EXERCISE AIM: Extract all data as written.

RAW DATA:
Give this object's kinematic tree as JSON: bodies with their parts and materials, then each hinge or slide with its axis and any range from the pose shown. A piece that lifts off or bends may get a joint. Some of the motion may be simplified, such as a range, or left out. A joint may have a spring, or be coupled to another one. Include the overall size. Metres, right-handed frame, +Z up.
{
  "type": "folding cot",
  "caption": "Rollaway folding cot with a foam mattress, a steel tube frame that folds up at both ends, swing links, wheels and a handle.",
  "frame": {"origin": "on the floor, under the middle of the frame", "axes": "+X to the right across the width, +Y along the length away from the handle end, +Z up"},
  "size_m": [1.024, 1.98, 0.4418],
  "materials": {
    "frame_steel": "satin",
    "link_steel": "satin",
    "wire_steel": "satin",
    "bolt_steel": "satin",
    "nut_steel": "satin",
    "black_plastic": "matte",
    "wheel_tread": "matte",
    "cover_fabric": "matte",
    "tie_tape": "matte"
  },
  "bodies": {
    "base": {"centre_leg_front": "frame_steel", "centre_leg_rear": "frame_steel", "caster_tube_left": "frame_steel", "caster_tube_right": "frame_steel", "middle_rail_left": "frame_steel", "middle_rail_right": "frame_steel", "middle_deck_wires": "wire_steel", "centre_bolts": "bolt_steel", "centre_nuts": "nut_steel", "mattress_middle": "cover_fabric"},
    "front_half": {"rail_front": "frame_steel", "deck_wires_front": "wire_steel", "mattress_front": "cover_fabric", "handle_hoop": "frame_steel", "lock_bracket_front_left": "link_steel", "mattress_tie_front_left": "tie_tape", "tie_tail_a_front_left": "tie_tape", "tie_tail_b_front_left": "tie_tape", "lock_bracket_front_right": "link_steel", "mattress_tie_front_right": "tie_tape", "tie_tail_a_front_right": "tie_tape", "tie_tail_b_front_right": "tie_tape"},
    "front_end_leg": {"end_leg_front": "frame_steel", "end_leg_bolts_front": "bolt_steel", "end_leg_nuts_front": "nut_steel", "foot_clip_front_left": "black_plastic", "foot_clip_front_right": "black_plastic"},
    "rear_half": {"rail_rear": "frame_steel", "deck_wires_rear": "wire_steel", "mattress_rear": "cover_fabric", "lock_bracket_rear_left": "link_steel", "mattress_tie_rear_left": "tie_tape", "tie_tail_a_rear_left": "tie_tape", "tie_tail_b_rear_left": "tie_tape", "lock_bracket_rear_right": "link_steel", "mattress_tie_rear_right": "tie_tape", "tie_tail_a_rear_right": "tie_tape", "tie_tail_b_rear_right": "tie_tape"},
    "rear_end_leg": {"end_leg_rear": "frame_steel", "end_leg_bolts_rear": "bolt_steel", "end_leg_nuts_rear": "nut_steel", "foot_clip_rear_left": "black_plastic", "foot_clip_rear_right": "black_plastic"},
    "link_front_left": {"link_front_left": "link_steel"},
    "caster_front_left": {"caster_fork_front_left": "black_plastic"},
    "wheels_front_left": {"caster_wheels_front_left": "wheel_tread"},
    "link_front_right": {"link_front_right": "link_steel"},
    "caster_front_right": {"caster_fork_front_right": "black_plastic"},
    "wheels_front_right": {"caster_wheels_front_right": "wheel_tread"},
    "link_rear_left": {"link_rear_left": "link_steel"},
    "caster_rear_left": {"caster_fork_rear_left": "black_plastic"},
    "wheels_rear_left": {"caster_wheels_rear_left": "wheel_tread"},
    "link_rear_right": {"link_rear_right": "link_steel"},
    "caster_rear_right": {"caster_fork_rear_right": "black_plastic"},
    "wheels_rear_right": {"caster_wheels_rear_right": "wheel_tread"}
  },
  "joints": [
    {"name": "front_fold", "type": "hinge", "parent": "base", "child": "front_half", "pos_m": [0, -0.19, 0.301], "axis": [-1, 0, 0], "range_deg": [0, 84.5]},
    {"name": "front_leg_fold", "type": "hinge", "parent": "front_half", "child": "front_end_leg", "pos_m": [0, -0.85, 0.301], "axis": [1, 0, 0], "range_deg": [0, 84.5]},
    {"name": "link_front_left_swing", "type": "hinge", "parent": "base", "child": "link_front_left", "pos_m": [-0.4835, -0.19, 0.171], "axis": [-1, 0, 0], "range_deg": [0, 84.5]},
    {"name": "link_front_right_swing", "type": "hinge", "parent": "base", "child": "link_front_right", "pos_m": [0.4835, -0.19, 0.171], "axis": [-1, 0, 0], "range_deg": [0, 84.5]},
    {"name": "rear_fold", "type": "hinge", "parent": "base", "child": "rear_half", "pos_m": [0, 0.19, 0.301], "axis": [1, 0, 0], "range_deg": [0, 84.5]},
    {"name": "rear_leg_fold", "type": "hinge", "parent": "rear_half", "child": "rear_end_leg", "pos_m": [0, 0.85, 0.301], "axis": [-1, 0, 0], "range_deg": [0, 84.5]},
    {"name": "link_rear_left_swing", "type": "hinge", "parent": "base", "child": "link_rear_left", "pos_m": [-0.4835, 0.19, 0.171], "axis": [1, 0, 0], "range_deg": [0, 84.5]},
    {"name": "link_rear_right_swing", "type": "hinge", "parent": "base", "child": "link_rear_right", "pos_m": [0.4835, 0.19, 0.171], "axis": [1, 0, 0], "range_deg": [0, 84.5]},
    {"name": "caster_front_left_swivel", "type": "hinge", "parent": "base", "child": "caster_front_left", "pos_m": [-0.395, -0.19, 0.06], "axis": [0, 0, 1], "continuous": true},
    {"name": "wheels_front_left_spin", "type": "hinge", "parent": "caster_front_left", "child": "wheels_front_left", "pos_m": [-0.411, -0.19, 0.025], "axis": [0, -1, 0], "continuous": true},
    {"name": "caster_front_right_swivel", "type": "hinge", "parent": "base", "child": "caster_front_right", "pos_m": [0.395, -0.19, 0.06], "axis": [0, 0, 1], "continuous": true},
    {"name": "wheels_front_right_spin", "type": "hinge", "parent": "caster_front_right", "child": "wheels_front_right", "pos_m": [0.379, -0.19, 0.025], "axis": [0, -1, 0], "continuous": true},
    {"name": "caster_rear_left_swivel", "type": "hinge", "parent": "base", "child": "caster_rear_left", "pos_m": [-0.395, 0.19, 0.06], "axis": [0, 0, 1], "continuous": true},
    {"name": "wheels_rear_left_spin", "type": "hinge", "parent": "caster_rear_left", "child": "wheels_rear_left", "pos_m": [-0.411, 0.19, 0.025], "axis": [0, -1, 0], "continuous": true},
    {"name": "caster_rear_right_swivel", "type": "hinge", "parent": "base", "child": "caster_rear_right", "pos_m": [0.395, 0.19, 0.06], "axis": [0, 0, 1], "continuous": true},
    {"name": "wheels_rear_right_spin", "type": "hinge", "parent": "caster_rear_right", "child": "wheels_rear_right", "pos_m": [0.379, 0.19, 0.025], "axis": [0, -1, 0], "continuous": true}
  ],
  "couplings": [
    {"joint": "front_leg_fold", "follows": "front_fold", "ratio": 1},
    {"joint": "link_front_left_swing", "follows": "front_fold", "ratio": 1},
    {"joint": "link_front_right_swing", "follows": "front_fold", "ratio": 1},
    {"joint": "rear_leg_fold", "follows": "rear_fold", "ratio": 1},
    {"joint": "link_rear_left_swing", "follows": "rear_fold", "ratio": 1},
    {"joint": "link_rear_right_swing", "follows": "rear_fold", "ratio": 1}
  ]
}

ANSWER:
Give this object's kinematic tree as JSON: bodies with their parts and materials, then each hinge or slide with its axis and any range from the pose shown. A piece that lifts off or bends may get a joint. Some of the motion may be simplified, such as a range, or left out. A joint may have a spring, or be coupled to another one. Include the overall size. Metres, right-handed frame, +Z up.
{
  "type": "folding cot",
  "caption": "Rollaway folding cot with a foam mattress, a steel tube frame that folds up at both ends, swing links, wheels and a handle.",
  "frame": {"origin": "on the floor, under the middle of the frame", "axes": "+X to the right across the width, +Y along the length away from the handle end, +Z up"},
  "size_m": [1.024, 1.98, 0.4418],
  "materials": {
    "frame_steel": "satin",
    "link_steel": "satin",
    "wire_steel": "satin",
    "bolt_steel": "satin",
    "nut_steel": "satin",
    "black_plastic": "matte",
    "wheel_tread": "matte",
    "cover_fabric": "matte",
    "tie_tape": "matte"
  },
  "bodies": {
    "base": {"centre_leg_front": "frame_steel", "centre_leg_rear": "frame_steel", "caster_tube_left": "frame_steel", "caster_tube_right": "frame_steel", "middle_rail_left": "frame_steel", "middle_rail_right": "frame_steel", "middle_deck_wires": "wire_steel", "centre_bolts": "bolt_steel", "centre_nuts": "nut_steel", "mattress_middle": "cover_fabric"},
    "front_half": {"rail_front": "frame_steel", "deck_wires_front": "wire_steel", "mattress_front": "cover_fabric", "handle_hoop": "frame_steel", "lock_bracket_front_left": "link_steel", "mattress_tie_front_left": "tie_tape", "tie_tail_a_front_left": "tie_tape", "tie_tail_b_front_left": "tie_tape", "lock_bracket_front_right": "link_steel", "mattress_tie_front_right": "tie_tape", "tie_tail_a_front_right": "tie_tape", "tie_tail_b_front_right": "tie_tape"},
    "front_end_leg": {"end_leg_front": "frame_steel", "end_leg_bolts_front": "bolt_steel", "end_leg_nuts_front": "nut_steel", "foot_clip_front_left": "black_plastic", "foot_clip_front_right": "black_plastic"},
    "rear_half": {"rail_rear": "frame_steel", "deck_wires_rear": "wire_steel", "mattress_rear": "cover_fabric", "lock_bracket_rear_left": "link_steel", "mattress_tie_rear_left": "tie_tape", "tie_tail_a_rear_left": "tie_tape", "tie_tail_b_rear_left": "tie_tape", "lock_bracket_rear_right": "link_steel", "mattress_tie_rear_right": "tie_tape", "tie_tail_a_rear_right": "tie_tape", "tie_tail_b_rear_right": "tie_tape"},
    "rear_end_leg": {"end_leg_rear": "frame_steel", "end_leg_bolts_rear": "bolt_steel", "end_leg_nuts_rear": "nut_steel", "foot_clip_rear_left": "black_plastic", "foot_clip_rear_right": "black_plastic"},
    "link_front_left": {"link_front_left": "link_steel"},
    "caster_front_left": {"caster_fork_front_left": "black_plastic"},
    "wheels_front_left": {"caster_wheels_front_left": "wheel_tread"},
    "link_front_right": {"link_front_right": "link_steel"},
    "caster_front_right": {"caster_fork_front_right": "black_plastic"},
    "wheels_front_right": {"caster_wheels_front_right": "wheel_tread"},
    "link_rear_left": {"link_rear_left": "link_steel"},
    "caster_rear_left": {"caster_fork_rear_left": "black_plastic"},
    "wheels_rear_left": {"caster_wheels_rear_left": "wheel_tread"},
    "link_rear_right": {"link_rear_right": "link_steel"},
    "caster_rear_right": {"caster_fork_rear_right": "black_plastic"},
    "wheels_rear_right": {"caster_wheels_rear_right": "wheel_tread"}
  },
  "joints": [
    {"name": "front_fold", "type": "hinge", "parent": "base", "child": "front_half", "pos_m": [0, -0.19, 0.301], "axis": [-1, 0, 0], "range_deg": [0, 84.5]},
    {"name": "front_leg_fold", "type": "hinge", "parent": "front_half", "child": "front_end_leg", "pos_m": [0, -0.85, 0.301], "axis": [1, 0, 0], "range_deg": [0, 84.5]},
    {"name": "link_front_left_swing", "type": "hinge", "parent": "base", "child": "link_front_left", "pos_m": [-0.4835, -0.19, 0.171], "axis": [-1, 0, 0], "range_deg": [0, 84.5]},
    {"name": "link_front_right_swing", "type": "hinge", "parent": "base", "child": "link_front_right", "pos_m": [0.4835, -0.19, 0.171], "axis": [-1, 0, 0], "range_deg": [0, 84.5]},
    {"name": "rear_fold", "type": "hinge", "parent": "base", "child": "rear_half", "pos_m": [0, 0.19, 0.301], "axis": [1, 0, 0], "range_deg": [0, 84.5]},
    {"name": "rear_leg_fold", "type": "hinge", "parent": "rear_half", "child": "rear_end_leg", "pos_m": [0, 0.85, 0.301], "axis": [-1, 0, 0], "range_deg": [0, 84.5]},
    {"name": "link_rear_left_swing", "type": "hinge", "parent": "base", "child": "link_rear_left", "pos_m": [-0.4835, 0.19, 0.171], "axis": [1, 0, 0], "range_deg": [0, 84.5]},
    {"name": "link_rear_right_swing", "type": "hinge", "parent": "base", "child": "link_rear_right", "pos_m": [0.4835, 0.19, 0.171], "axis": [1, 0, 0], "range_deg": [0, 84.5]},
    {"name": "caster_front_left_swivel", "type": "hinge", "parent": "base", "child": "caster_front_left", "pos_m": [-0.395, -0.19, 0.06], "axis": [0, 0, 1], "continuous": true},
    {"name": "wheels_front_left_spin", "type": "hinge", "parent": "caster_front_left", "child": "wheels_front_left", "pos_m": [-0.411, -0.19, 0.025], "axis": [0, -1, 0], "continuous": true},
    {"name": "caster_front_right_swivel", "type": "hinge", "parent": "base", "child": "caster_front_right", "pos_m": [0.395, -0.19, 0.06], "axis": [0, 0, 1], "continuous": true},
    {"name": "wheels_front_right_spin", "type": "hinge", "parent": "caster_front_right", "child": "wheels_front_right", "pos_m": [0.379, -0.19, 0.025], "axis": [0, -1, 0], "continuous": true},
    {"name": "caster_rear_left_swivel", "type": "hinge", "parent": "base", "child": "caster_rear_left", "pos_m": [-0.395, 0.19, 0.06], "axis": [0, 0, 1], "continuous": true},
    {"name": "wheels_rear_left_spin", "type": "hinge", "parent": "caster_rear_left", "child": "wheels_rear_left", "pos_m": [-0.411, 0.19, 0.025], "axis": [0, -1, 0], "continuous": true},
    {"name": "caster_rear_right_swivel", "type": "hinge", "parent": "base", "child": "caster_rear_right", "pos_m": [0.395, 0.19, 0.06], "axis": [0, 0, 1], "continuous": true},
    {"name": "wheels_rear_right_spin", "type": "hinge", "parent": "caster_rear_right", "child": "wheels_rear_right", "pos_m": [0.379, 0.19, 0.025], "axis": [0, -1, 0], "continuous": true}
  ],
  "couplings": [
    {"joint": "front_leg_fold", "follows": "front_fold", "ratio": 1},
    {"joint": "link_front_left_swing", "follows": "front_fold", "ratio": 1},
    {"joint": "link_front_right_swing", "follows": "front_fold", "ratio": 1},
    {"joint": "rear_leg_fold", "follows": "rear_fold", "ratio": 1},
    {"joint": "link_rear_left_swing", "follows": "rear_fold", "ratio": 1},
    {"joint": "link_rear_right_swing", "follows": "rear_fold", "ratio": 1}
  ]
}